Neste ano de 2024, mais de 5 milhões de hectares da Amazônia brasileira viraram cinzas. É uma área do tamanho de países como Dinamarca e Costa Rica, por exemplo. A fumaça da floresta em chamas tem chegado até a região sul. Neste ano a seca no norte, principalmente no estado do Amazonas, supera a do ano passado. É uma seca severa que impacta todo o Brasil, e altera o ciclo das chuvas.
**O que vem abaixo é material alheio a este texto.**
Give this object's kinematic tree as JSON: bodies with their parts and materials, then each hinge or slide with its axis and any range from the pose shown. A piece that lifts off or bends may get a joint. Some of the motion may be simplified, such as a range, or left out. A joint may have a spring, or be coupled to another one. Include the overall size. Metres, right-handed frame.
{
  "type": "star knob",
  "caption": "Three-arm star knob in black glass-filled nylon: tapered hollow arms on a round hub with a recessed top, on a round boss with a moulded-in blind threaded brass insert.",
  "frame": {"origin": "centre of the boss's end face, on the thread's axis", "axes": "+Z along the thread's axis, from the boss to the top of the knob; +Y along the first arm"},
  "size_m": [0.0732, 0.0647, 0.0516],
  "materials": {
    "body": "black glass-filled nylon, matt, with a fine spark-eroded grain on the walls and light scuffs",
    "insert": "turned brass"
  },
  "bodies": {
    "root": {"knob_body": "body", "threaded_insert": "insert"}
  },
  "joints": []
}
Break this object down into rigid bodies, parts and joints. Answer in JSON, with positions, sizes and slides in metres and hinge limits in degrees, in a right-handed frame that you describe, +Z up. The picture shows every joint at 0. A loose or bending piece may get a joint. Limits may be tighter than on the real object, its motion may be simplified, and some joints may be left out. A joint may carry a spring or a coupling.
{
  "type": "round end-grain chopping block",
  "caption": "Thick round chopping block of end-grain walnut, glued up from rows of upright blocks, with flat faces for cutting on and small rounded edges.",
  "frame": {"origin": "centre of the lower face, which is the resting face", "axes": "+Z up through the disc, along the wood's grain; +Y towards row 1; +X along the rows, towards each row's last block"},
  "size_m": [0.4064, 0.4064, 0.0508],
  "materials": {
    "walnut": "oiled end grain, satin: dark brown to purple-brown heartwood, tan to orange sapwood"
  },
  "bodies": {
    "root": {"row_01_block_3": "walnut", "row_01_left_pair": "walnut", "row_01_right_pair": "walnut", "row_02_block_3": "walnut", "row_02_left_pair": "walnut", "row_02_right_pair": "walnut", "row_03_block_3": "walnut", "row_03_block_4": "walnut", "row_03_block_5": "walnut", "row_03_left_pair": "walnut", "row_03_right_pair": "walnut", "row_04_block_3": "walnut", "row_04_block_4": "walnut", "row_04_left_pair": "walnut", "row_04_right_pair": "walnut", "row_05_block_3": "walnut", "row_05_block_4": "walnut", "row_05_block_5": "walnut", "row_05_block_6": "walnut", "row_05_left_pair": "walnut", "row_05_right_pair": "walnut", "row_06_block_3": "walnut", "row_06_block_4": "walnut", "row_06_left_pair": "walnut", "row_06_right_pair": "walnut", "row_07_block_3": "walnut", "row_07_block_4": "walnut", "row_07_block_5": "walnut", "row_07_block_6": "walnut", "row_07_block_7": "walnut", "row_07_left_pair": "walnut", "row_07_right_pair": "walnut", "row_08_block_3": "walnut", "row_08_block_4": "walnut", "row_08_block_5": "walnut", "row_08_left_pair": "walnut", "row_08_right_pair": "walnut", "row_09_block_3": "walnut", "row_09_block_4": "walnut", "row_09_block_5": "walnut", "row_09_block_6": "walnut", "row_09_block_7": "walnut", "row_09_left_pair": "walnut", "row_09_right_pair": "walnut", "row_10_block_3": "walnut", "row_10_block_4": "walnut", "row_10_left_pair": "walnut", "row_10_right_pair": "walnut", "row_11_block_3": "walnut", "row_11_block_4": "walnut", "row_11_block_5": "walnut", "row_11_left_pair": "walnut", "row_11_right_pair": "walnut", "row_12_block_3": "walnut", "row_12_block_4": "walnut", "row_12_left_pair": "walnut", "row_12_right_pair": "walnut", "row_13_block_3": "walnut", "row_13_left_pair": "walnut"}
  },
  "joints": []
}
Segundo os dados do MapBiomas, mais de 97% do desmatamento no Brasil é responsabilidade do agronegócio. Nos últimos 39 anos, a Amazônia perdeu mais de 14% da sua vegetação nativa por meio de um processo de desmatamento, e esse processo desenvolve fenômenos extremos que refletem a aceleração da crise climática que já não é mais uma preocupação das gerações futuras, é uma realidade do presente.
A crise ambiental é também uma agenda de desigualdades que atinge de modo implacável a população mais pobre de países pobres. Os desdobramentos e os impactos dessa crise atingem violentamente um povo que tem cor, endereço e gênero. E quem de fato é responsável direto disso não é afetado da mesma forma. Basta olhar os dados, os países mais ricos do planeta são responsáveis por 86% das emissões de poluentes na atmosfera, enquanto que os países mais pobres emitem 16% desses gases. Seguindo na observação dos dados, 1% de super-ricos são responsáveis por 16% das emissões de gases do efeito estufa, exatamente o dobro do percentual dos 50% dos mais pobres que é de 8%, segundo o relatório da Oxfam.
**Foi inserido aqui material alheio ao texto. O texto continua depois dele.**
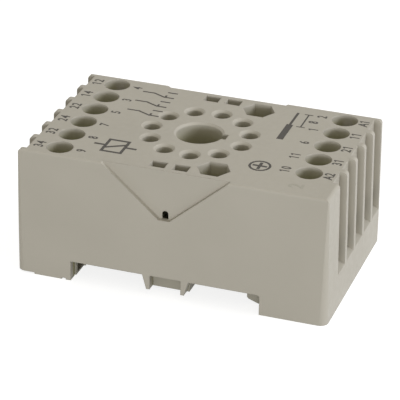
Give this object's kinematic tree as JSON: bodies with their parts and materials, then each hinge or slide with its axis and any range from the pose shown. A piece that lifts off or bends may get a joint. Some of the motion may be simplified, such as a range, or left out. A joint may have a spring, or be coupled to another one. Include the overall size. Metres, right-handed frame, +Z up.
{
  "type": "relay socket",
  "caption": "Rectangular relay socket with a ring of pin holes round a keyed centre hole, screw clamp terminals at both ends and a sprung seat for a top-hat rail underneath.",
  "frame": {"origin": "middle of the footprint, on the plane that the feet stand on", "axes": "+X along the body towards the end with fewer terminals, where the keyway points; +Z up, out of the key hole; +Y across the body, away from the end place that has no terminal"},
  "size_m": [0.0612, 0.0376, 0.0258],
  "materials": {
    "housing_plastic": "fine moulded grain, warm light grey",
    "base_plastic": "moulded, warm light grey",
    "latch_plastic": "moulded, warm light grey",
    "spring_steel": "bright drawn wire",
    "contact_brass": "stamped, lightly dulled",
    "clamp_steel": "zinc plated",
    "screw_steel": "zinc plated"
  },
  "bodies": {
    "socket": {"housing": "housing_plastic", "base": "base_plastic", "latch_spring": "spring_steel", "contact_1": "contact_brass", "contact_2": "contact_brass", "contact_3": "contact_brass", "contact_4": "contact_brass", "contact_5": "contact_brass", "contact_6": "contact_brass", "contact_7": "contact_brass", "contact_8": "contact_brass", "contact_9": "contact_brass", "contact_10": "contact_brass", "contact_11": "contact_brass"},
    "rail_latch": {"rail_latch": "latch_plastic"},
    "screw_1": {"screw_1": "screw_steel"},
    "clamp_1": {"clamp_1": "clamp_steel"},
    "screw_2": {"screw_2": "screw_steel"},
    "clamp_2": {"clamp_2": "clamp_steel"},
    "screw_3": {"screw_3": "screw_steel"},
    "clamp_3": {"clamp_3": "clamp_steel"},
    "screw_4": {"screw_4": "screw_steel"},
    "clamp_4": {"clamp_4": "clamp_steel"},
    "screw_5": {"screw_5": "screw_steel"},
    "clamp_5": {"clamp_5": "clamp_steel"},
    "screw_6": {"screw_6": "screw_steel"},
    "clamp_6": {"clamp_6": "clamp_steel"},
    "screw_7": {"screw_7": "screw_steel"},
    "clamp_7": {"clamp_7": "clamp_steel"},
    "screw_8": {"screw_8": "screw_steel"},
    "clamp_8": {"clamp_8": "clamp_steel"},
    "screw_9": {"screw_9": "screw_steel"},
    "clamp_9": {"clamp_9": "clamp_steel"},
    "screw_10": {"screw_10": "screw_steel"},
    "clamp_10": {"clamp_10": "clamp_steel"},
    "screw_11": {"screw_11": "screw_steel"},
    "clamp_11": {"clamp_11": "clamp_steel"}
  },
  "joints": [
    {"name": "screw_turn_1", "type": "hinge", "parent": "socket", "child": "screw_1", "pos_m": [0.02351, 0.00904, 0.02], "axis": [0, 0, -1], "range_deg": [0, 2304.1]},
    {"name": "clamp_lift_1", "type": "slide", "parent": "socket", "child": "clamp_1", "axis": [0, 0, 1], "range_m": [0, 0.0032]},
    {"name": "screw_turn_2", "type": "hinge", "parent": "socket", "child": "screw_2", "pos_m": [0.02351, 0.01507, 0.02], "axis": [0, 0, -1], "range_deg": [0, 2304.1]},
    {"name": "clamp_lift_2", "type": "slide", "parent": "socket", "child": "clamp_2", "axis": [0, 0, 1], "range_m": [0, 0.0032]},
    {"name": "screw_turn_3", "type": "hinge", "parent": "socket", "child": "screw_3", "pos_m": [-0.02305, 0.00904, 0.02], "axis": [0, 0, -1], "range_deg": [0, 2304.1]},
    {"name": "clamp_lift_3", "type": "slide", "parent": "socket", "child": "clamp_3", "axis": [0, 0, 1], "range_m": [0, 0.0032]},
    {"name": "screw_turn_4", "type": "hinge", "parent": "socket", "child": "screw_4", "pos_m": [-0.02305, 0.01507, 0.02], "axis": [0, 0, -1], "range_deg": [0, 2304.1]},
    {"name": "clamp_lift_4", "type": "slide", "parent": "socket", "child": "clamp_4", "axis": [0, 0, 1], "range_m": [0, 0.0032]},
    {"name": "screw_turn_5", "type": "hinge", "parent": "socket", "child": "screw_5", "pos_m": [-0.02305, 0.00301, 0.02], "axis": [0, 0, -1], "range_deg": [0, 2304.1]},
    {"name": "clamp_lift_5", "type": "slide", "parent": "socket", "child": "clamp_5", "axis": [0, 0, 1], "range_m": [0, 0.0032]},
    {"name": "screw_turn_6", "type": "hinge", "parent": "socket", "child": "screw_6", "pos_m": [0.02351, 0.00301, 0.02], "axis": [0, 0, -1], "range_deg": [0, 2304.1]},
    {"name": "clamp_lift_6", "type": "slide", "parent": "socket", "child": "clamp_6", "axis": [0, 0, 1], "range_m": [0, 0.0032]},
    {"name": "screw_turn_7", "type": "hinge", "parent": "socket", "child": "screw_7", "pos_m": [-0.02305, -0.00301, 0.02], "axis": [0, 0, -1], "range_deg": [0, 2304.1]},
    {"name": "clamp_lift_7", "type": "slide", "parent": "socket", "child": "clamp_7", "axis": [0, 0, 1], "range_m": [0, 0.0032]},
    {"name": "screw_turn_8", "type": "hinge", "parent": "socket", "child": "screw_8", "pos_m": [-0.02305, -0.00904, 0.02], "axis": [0, 0, -1], "range_deg": [0, 2304.1]},
    {"name": "clamp_lift_8", "type": "slide", "parent": "socket", "child": "clamp_8", "axis": [0, 0, 1], "range_m": [0, 0.0032]},
    {"name": "screw_turn_9", "type": "hinge", "parent": "socket", "child": "screw_9", "pos_m": [-0.02305, -0.01507, 0.02], "axis": [0, 0, -1], "range_deg": [0, 2304.1]},
    {"name": "clamp_lift_9", "type": "slide", "parent": "socket", "child": "clamp_9", "axis": [0, 0, 1], "range_m": [0, 0.0032]},
    {"name": "screw_turn_10", "type": "hinge", "parent": "socket", "child": "screw_10", "pos_m": [0.02351, -0.00904, 0.02], "axis": [0, 0, -1], "range_deg": [0, 2304.1]},
    {"name": "clamp_lift_10", "type": "slide", "parent": "socket", "child": "clamp_10", "axis": [0, 0, 1], "range_m": [0, 0.0032]},
    {"name": "screw_turn_11", "type": "hinge", "parent": "socket", "child": "screw_11", "pos_m": [0.02351, -0.00301, 0.02], "axis": [0, 0, -1], "range_deg": [0, 2304.1]},
    {"name": "clamp_lift_11", "type": "slide", "parent": "socket", "child": "clamp_11", "axis": [0, 0, 1], "range_m": [0, 0.0032]},
    {"name": "latch_slide", "type": "slide", "parent": "socket", "child": "rail_latch", "axis": [-1, 0, 0], "range_m": [0, 0.0022], "stiffness_N_per_m": 4400, "deforming": ["latch_spring"]}
  ],
  "couplings": [
    {"joint": "screw_turn_1", "follows": "clamp_lift_1", "rad_per_m": 12566},
    {"joint": "screw_turn_2", "follows": "clamp_lift_2", "rad_per_m": 12566},
    {"joint": "screw_turn_3", "follows": "clamp_lift_3", "rad_per_m": 12566},
    {"joint": "screw_turn_4", "follows": "clamp_lift_4", "rad_per_m": 12566},
    {"joint": "screw_turn_5", "follows": "clamp_lift_5", "rad_per_m": 12566},
    {"joint": "screw_turn_6", "follows": "clamp_lift_6", "rad_per_m": 12566},
    {"joint": "screw_turn_7", "follows": "clamp_lift_7", "rad_per_m": 12566},
    {"joint": "screw_turn_8", "follows": "clamp_lift_8", "rad_per_m": 12566},
    {"joint": "screw_turn_9", "follows": "clamp_lift_9", "rad_per_m": 12566},
    {"joint": "screw_turn_10", "follows": "clamp_lift_10", "rad_per_m": 12566},
    {"joint": "screw_turn_11", "follows": "clamp_lift_11", "rad_per_m": 12566}
  ]
}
Ano que vem, 2025, a COP 30 será realizada na Amazônia brasileira, na cidade de Belém do Pará. O espaço da Conferência das Partes (COP), que deveria ser um espaço de fóruns multilaterais para que se avance na luta contra as mudanças climáticas, tem se mostrado como um balcão de negócios para o capitalismo verde. Diante de todo esse cenário, vemos que os desafios colocados para a nossa geração são enormes. Temos muita luta pela frente na disputa de projeto, espaços, corações e consciência.
É muito comum escutar depois de uma catástrofe climática que a culpa é da natureza, ou até mesmo de deus. É preciso apontar quem de fato são os culpados, e que estes paguem pela crise que provocaram. A luta ambiental que construímos tem como horizonte a superação do capitalismo. Entendemos, pois, que a solução para a crise não está no neoliberalismo verde, no ecocapitalismo, nos desertos verdes de eucalipto, no mercado de carbono, e nem numa transição energética pautada nos consensos do norte global que de justa não tem nada. Essa transição não pode ser feita às custas das águas, dos ecossistemas e dos povos. Queremos a descarbonização, queremos uma transição justa, popular e soberana.
O fim do capitalismo não virá do nada como um raio no céu azul, a salvação do planeta não virá tão somente de atitudes individuais como fechar a torneira enquanto escova os dentes. Precisamos identificar quem são os culpados pela crise e os responsabilizar. Precisamos maximizar e expandir experiências coletivas e populares como a agroecologia; economia solidária; agricultura urbana, e construir uma nova forma de se relacionar com a natureza se entendendo como parte indissociável dela. Tudo isso são passos importantes na corrida para adiar o fim do mundo e construir uma nova sociedade.